Today it is my very great pleasure to post an interview with our very own Elizabeth Richards as the third book in the Black City trilogy is released: Wings! The first book, Black City, made my heart beat along with Ash's, and I can't wait to grab my copy of Wings. You can find out more about Elizabeth from her Facebook and Twitter (and here!) and more about her book on GoodReads.
We can read all about your life from your bio in the jacket flap of your book. So, what's a completely random fact about you that most people don't know?
I have a heart-shaped birth mark on my left foot! It’s the only way my parents could tell me and my twin-sister apart when we were newborns.
What's the most surprising thing you've learned since becoming a writer?
That you spend very little of your working day actually writing! I was stunned when I first entered the business and realized that the majority of my time would be taken up with marketing and publicity, especially in my debut year. I’ve managed to find a better balance now, and put writing ahead of everything else, even though it’s SO tempting to constantly pop onto Twitter…
Challenge time! Can you describe your book series in just one sentence?
Dystopian ‘Romeo and Juliet’ with vampires, explosions and kissing!
It's the inevitable question: what inspired the Black City books?
A number of things inspired the series. Initially it was Ash—his character came to me fully-formed one evening, when I was watching a movie, and I became enthralled by the idea of this drug-dealing, supernatural boy who gets a heartbeat when he meets his true love. It was also around the time of the 20th anniversary of the Berlin Wall coming down, and so that was on the news a lot, and I kept wondering what it would be like to live in a city divided by a wall, and how terrible it would be if you were stuck on the wrong side of the wall, away from your family…especially if the side you were on happened to be filled with people that wanted to kill you. So that became the inspiration for the Boundary Wall. And the setting of Black City is inspired by Victorian London, with the ash-choked skies and gothic architecture.
One of the things I loved about your first book, Black City, is that while it’s a fictional world, there seems to be some influence from our own history—especially themes of prejudice that reminded me of World War II and the Holocaust, as well as apartheid and civil rights movements. Can you tell us more about how you brought the real past into your fictional world, and why you explored those themes?
During the initial planning stages of Black City, I wondered what the world would be like if supernatural creatures actually lived among us. How would the humans react? Would they embrace the Darklings or be frightened of our differences? Unfortunately I didn’t have to look far back in our history to get a sense of how things could be. It didn’t seem far-fetched that the Darklings would be herded into ghettos and denied their civil rights, nor did it feel unbelievable that the Sentry government would commit genocide or kill anyone who fraternized with a Darkling, in order to create their perfect vision of ‘One Faith, One Race, One Nation under His Mighty’. And so that formed the basis of the series.

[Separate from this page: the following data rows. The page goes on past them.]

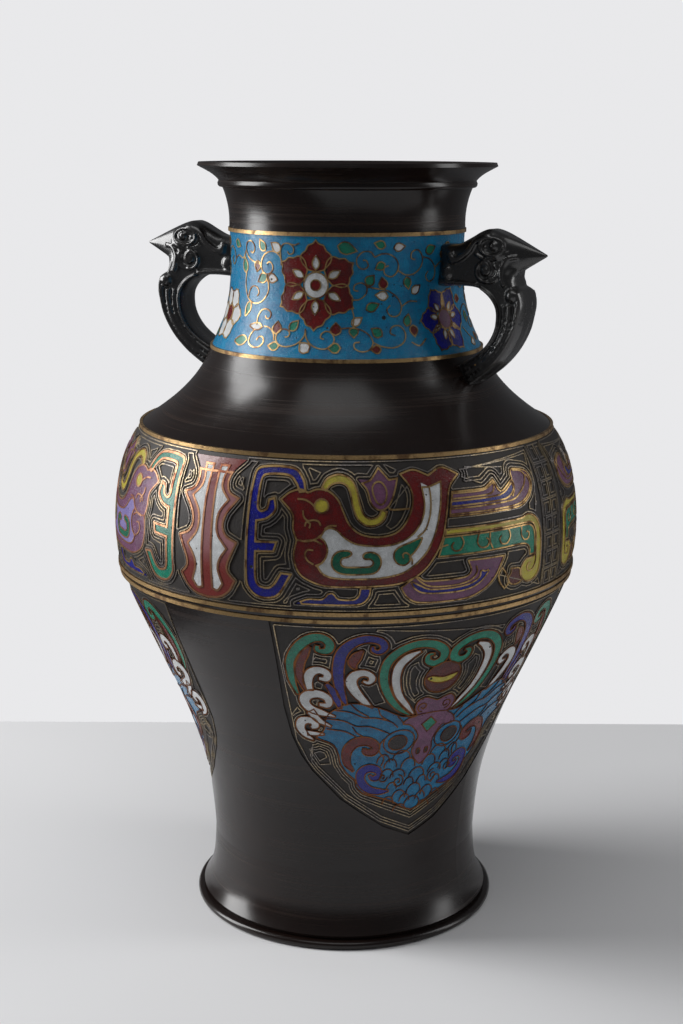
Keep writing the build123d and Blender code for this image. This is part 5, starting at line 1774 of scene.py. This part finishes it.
class VASE_OT_crests(bpy.types.Operator):
    """Make the birds' crests and the tulips behind them"""
    bl_idname = "vase.crests"
    bl_label = "Crests"

    def execute(self, context):
        make_crests(context.scene.vase_sizes)
        return {"FINISHED"}


class VASE_OT_feathers(bpy.types.Operator):
    """Make the tail feathers above and below, and the ripples"""
    bl_idname = "vase.feathers"
    bl_label = "Feathers"

    def execute(self, context):
        make_feathers(context.scene.vase_sizes)
        return {"FINISHED"}


class VASE_OT_tails(bpy.types.Operator):
    """Make the birds' squared tails"""
    bl_idname = "vase.tails"
    bl_label = "Tails"

    def execute(self, context):
        make_tails(context.scene.vase_sizes)
        return {"FINISHED"}


class VASE_OT_lappet_fret(bpy.types.Operator):
    """Make the lappets' black shields and their key fret"""
    bl_idname = "vase.lappet_fret"
    bl_label = "Lappet fret"

    def execute(self, context):
        make_lappet_fret(context.scene.vase_sizes)
        return {"FINISHED"}


class VASE_OT_lappets(bpy.types.Operator):
    """Make the masks, scrolls and feathers in the lappets"""
    bl_idname = "vase.lappets"
    bl_label = "Lappets"

    def execute(self, context):
        make_lappets(context.scene.vase_sizes)
        return {"FINISHED"}


class VASE_OT_neck_ground(bpy.types.Operator):
    """Make the neck's azure enamel"""
    bl_idname = "vase.neck_ground"
    bl_label = "Neck ground"

    def execute(self, context):
        make_neck_ground()
        return {"FINISHED"}


class VASE_OT_neck_flowers(bpy.types.Operator):
    """Make the flowers round the neck"""
    bl_idname = "vase.neck_flowers"
    bl_label = "Neck flowers"

    def execute(self, context):
        make_neck_flowers(context.scene.vase_sizes)
        return {"FINISHED"}


class VASE_OT_neck_vines(bpy.types.Operator):
    """Make the vines, leaves and buds round the neck"""
    bl_idname = "vase.neck_vines"
    bl_label = "Neck vines"

    def execute(self, context):
        make_neck_vines(context.scene.vase_sizes)
        return {"FINISHED"}


class VASE_OT_handles(bpy.types.Operator):
    """Make the two bird-head handles"""
    bl_idname = "vase.handles"
    bl_label = "Handles"

    def execute(self, context):
        make_handles(context.scene.vase_sizes)
        return {"FINISHED"}


OPERATORS = (VASE_OT_stage, VASE_OT_castings, VASE_OT_belly_fret, VASE_OT_axes, VASE_OT_dragons,
             VASE_OT_birds, VASE_OT_crests, VASE_OT_feathers, VASE_OT_tails, VASE_OT_lappet_fret,
             VASE_OT_lappets, VASE_OT_neck_ground, VASE_OT_neck_flowers, VASE_OT_neck_vines,
             VASE_OT_handles)


class VASE_PT_panel(bpy.types.Panel):
    """The vase's sizes and colours, and a button for each group of pieces."""
    bl_idname = "VASE_PT_panel"
    bl_label = "Enamelled vase"
    bl_space_type = "VIEW_3D"
    bl_region_type = "UI"
    bl_category = "Vase"

    def draw(self, context):
        for group in (context.scene.vase_sizes, context.scene.vase_colours):
            for name in group.__annotations__:
                self.layout.prop(group, name)
        for operator in OPERATORS:
            self.layout.operator(operator.bl_idname)


CLASSES = (VaseSizes, VaseColours, *OPERATORS, VASE_PT_panel)


def register():
    for made in CLASSES:
        bpy.utils.register_class(made)
    bpy.types.Scene.vase_sizes = PointerProperty(type=VaseSizes)
    bpy.types.Scene.vase_colours = PointerProperty(type=VaseColours)


def unregister():
    del bpy.types.Scene.vase_sizes
    del bpy.types.Scene.vase_colours
    for made in reversed(CLASSES):
        bpy.utils.unregister_class(made)


def main():
    register()
    for operator in OPERATORS:
        group, name = operator.bl_idname.split(".")
        getattr(getattr(bpy.ops, group), name)()


if __name__ == "__main__":
    main()
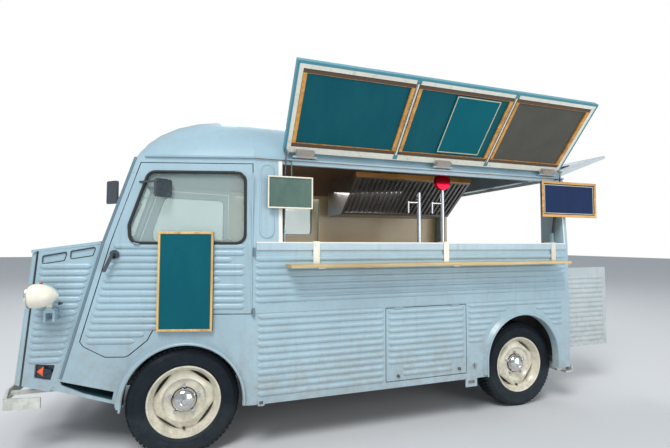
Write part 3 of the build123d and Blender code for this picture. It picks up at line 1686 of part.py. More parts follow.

An image that will stay with me forever is when Ash’s heart starts to beat after he meets Natalie. The books are obviously so much more than a love story, but the love story part of the novels just sings. Could you discuss this part of the story more? How did you develop their love?
I’m a sucker for ‘love-at-first-sight’, however I didn’t want their romance to be a stereotypical ‘insta-love’ story. In the world of Black City, when a Darkling meets their Blood Mate, their heart activates and this is what happens when Ash first meets Natalie. However, all is not what it seems, when they learn [SPOILER] that Natalie has a stolen heart and Ash’s Blood Mate is actually another girl [SPOILER OVER]. For me, that was a much more interesting story to tell, because love isn’t easy—it’s hard fought for and, more to the point, it’s a choice. They choose to stay together because they want to, not because they have to, due to some mystical connection. And even when the fates keep trying to pull them apart, even when things get tough, they find each other. That, for me, is true love and why so many of my readers connect with their romance.
Let’s talk Purian Rose. How did you develop such a villain? In Wings, you talk more about his past—did you always know that past, or was it something you developed as you started the third book?
I knew some of his past—at least, the two big things—but I’m not one to obsessively plot things out before I start writing (shhh, don’t tell my editor!); I like to be surprised because if I’m surprised then I hope the reader will be too. I actually found myself caring for him quite deeply, which I wasn’t expecting.
If your reader could only take away one emotion, theme, or idea from the last book of the trilogy, Wings, what would you want it to be?
Forgiveness. That’s the key message in the book. “It’s easy to hate; the true tests of our hearts is to forgive.”